Concept explained simply
Experiment tracking is a structured logbook for ML work. Each run records what you tried, what happened, and the files produced.
Mental model
Think of a lab notebook: each page is a run. You write inputs (parameters, data version, code commit), observations (metrics), and attach artifacts (plots, models).

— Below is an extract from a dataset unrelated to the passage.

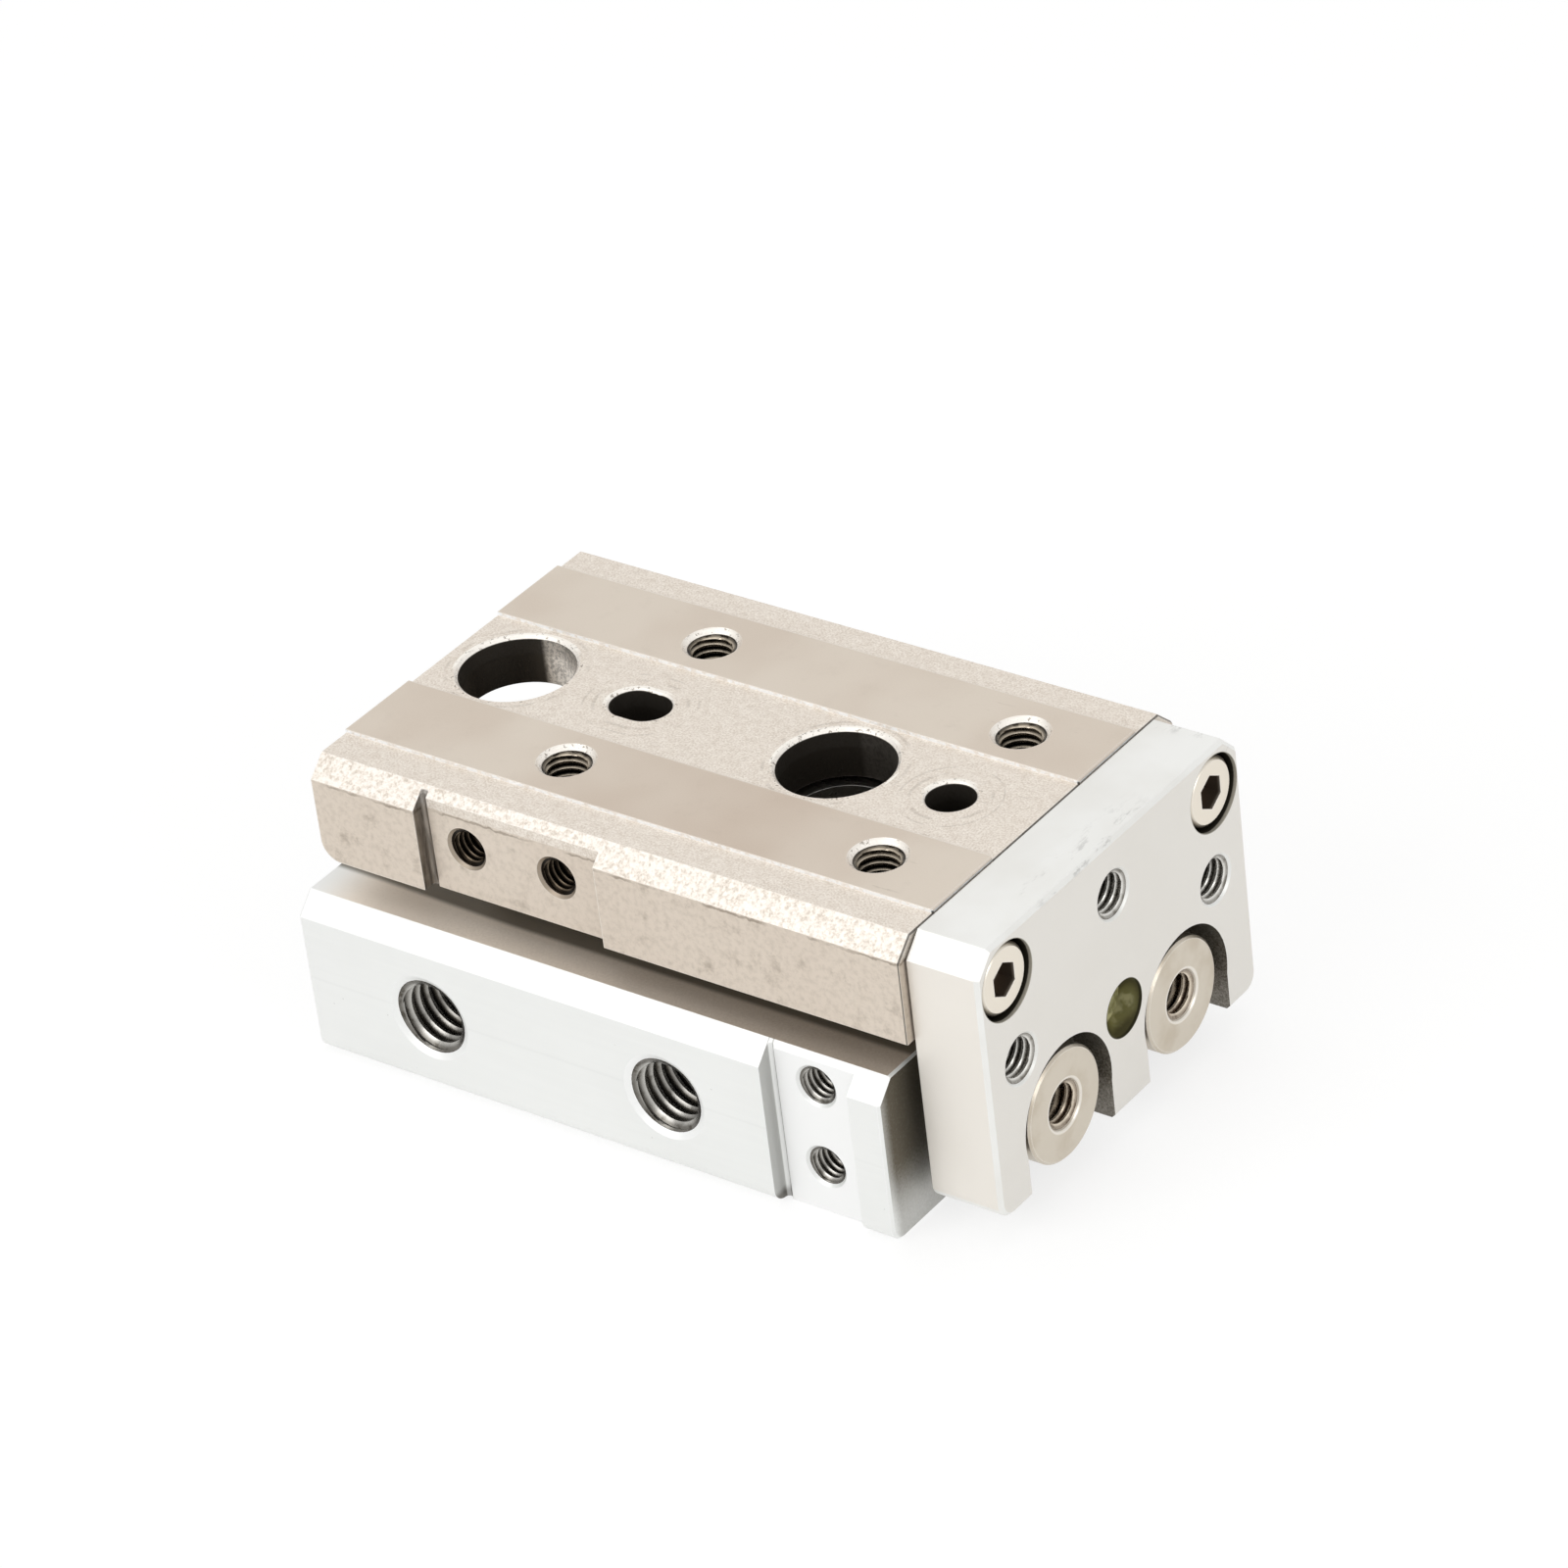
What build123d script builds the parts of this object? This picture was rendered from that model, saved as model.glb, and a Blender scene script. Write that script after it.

You label pages so you can find and compare them later.
Core terms
- Experiment: a collection of related runs (e.g., "ResNet sweep").
- Run: one execution with a defined configuration and results.
- Parameters (params): inputs you set (learning_rate, max_depth, seed, feature_set).
- Metrics: outcomes you measure (accuracy, F1, AUC, loss).
- Artifacts: files produced (model.pkl, confusion_matrix.png, requirements.txt).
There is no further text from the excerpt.